KNOXVILLE, Tenn. — An East Tennessee man convicted of sexually abusing an underage girl has lost his bid for a new trial, unable to convince a judge that his original lawyer made multiple mistakes and that new evidence raised doubts about his guilt.
David Richards, 45, a former Lenoir City pastor and foster dad, is serving a 12-year sentence in the Tennessee prison system for sexual battery, rape and statutory rape by an authority figure.
A Knox County Criminal Court jury convicted him in 2019. Judge Steve Sword imposed sentence.
Richards was represented at trial by veteran attorney Gregg Harrison, a former Knox County prosecutor now in private practice.
Richards hired veteran defense attorney Stephen Ross Johnson, whose work in the field has included founding a local chapter of a group that seeks to overturn wrongful convictions through strategies such as genetic evidence.
Richards, through Johnson, wanted to throw out his convictions and get a new trial.
This year Johnson presented what he argued was evidence of multiple failures by Harrison to challenge state evidence or investigate his client's case adequately.
Richards also argued new information had been discovered recently about the victim's cellphone, semen -- human or canine -- found in the victim's room and the background of a Tennessee Bureau of Investigation forensic analyst, Amory Cannon, who reviewed genetic evidence in the case and testified against Richards at trial.

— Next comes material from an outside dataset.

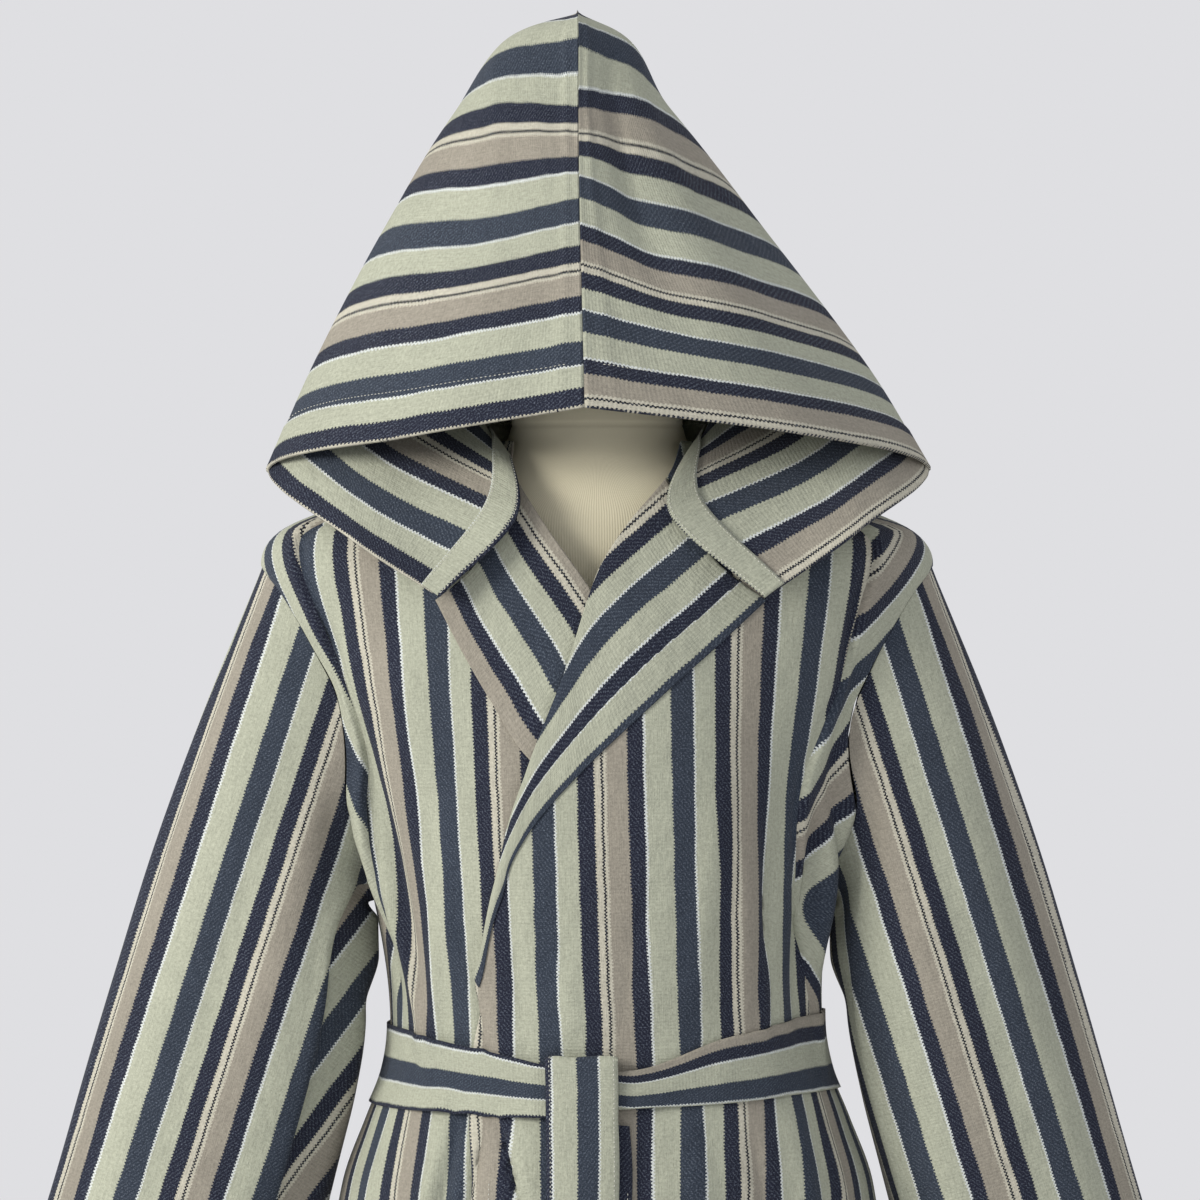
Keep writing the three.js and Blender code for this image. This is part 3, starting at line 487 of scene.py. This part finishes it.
# A sharp crease runs down each front from the shoulder, where the cloth folds over itself. Past it the cloth
# stands out in a lip, with a hollow just before it, and the stripes turn.
CREASE_RIGHT = [(225, -215), (950, -222), (1060, -218), (1187, -212), (1221, -208), (1265, -212),
                (1309, -219), (1357, -228), (1375, -222), (1402, -150), (1440, -90)]
CREASE_LEFT = [(225, 215), (950, 220), (1005, 212), (1048, 198), (1094, 182), (1147, 171), (1188, 172),
               (1230, 187), (1259, 199), (1322, 202), (1363, 206), (1380, 190), (1402, 150), (1440, 90)]
LIP_RISE, LIP_REACH, HOLLOW = 4.6, 26, 2.4
FRONT_ROWS, FRONT_NEAR, FRONT_FAR = 210, 84, 36  # columns before and past the crease
CELL_SIDES = (slice(None, -1), slice(1, None))  # the near and the far side of each strip of cells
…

The judge heard the evidence this summer in multiple hearings. He issued his ruling Monday.
Sword said he was unconvinced Harrison had let Richards down while representing him.
For example, while the TBI employee's background and reason for abrupt departure from the agency in 2016 could have been probed, Harrison used her testimony to cast doubts on the victim's allegations. It was a strategic decision, Sword wrote.
Richards and Johnson "failed to establish deficiency on this matter by clear and convincing evidence, although it is in fact a close issue."
No proof was offered that Cannon was "dishonest in her work in this case or any other case," Sword wrote.
Johnson also sought to raise questions about whether the victim could have reset her iPhone in 2013 as authorities began investigating allegations against Richards.
Knox County authorities seized Richards' iPhone early Dec. 5, 2013. Later that day they seized the victim's iPhone.
The victim had testified Richards sent her incriminating messages by phone and that he had an app that could track her phone.
The state was able to suggest at trial that Richards might have been the one who reset the phone, but Johnson argued new evidence suggested it might have been the victim herself who altered the technology.
Sword was unconvinced.
"As stated above, the records concerning the victim, information regarding the resetting of the iPhones and information about Agent Cannon's investigation were not constitutionally material in this case. The defendant has not shown that the result of the trial would likely change with the information discovered between the verdict and the motion for new trial hearings," Sword wrote.
The judge also said that while the prosecution didn't completely tear apart Richards' claims while testifying, the victim came across well on the stand.
Her testimony was, the judge wrote, "extremely compelling."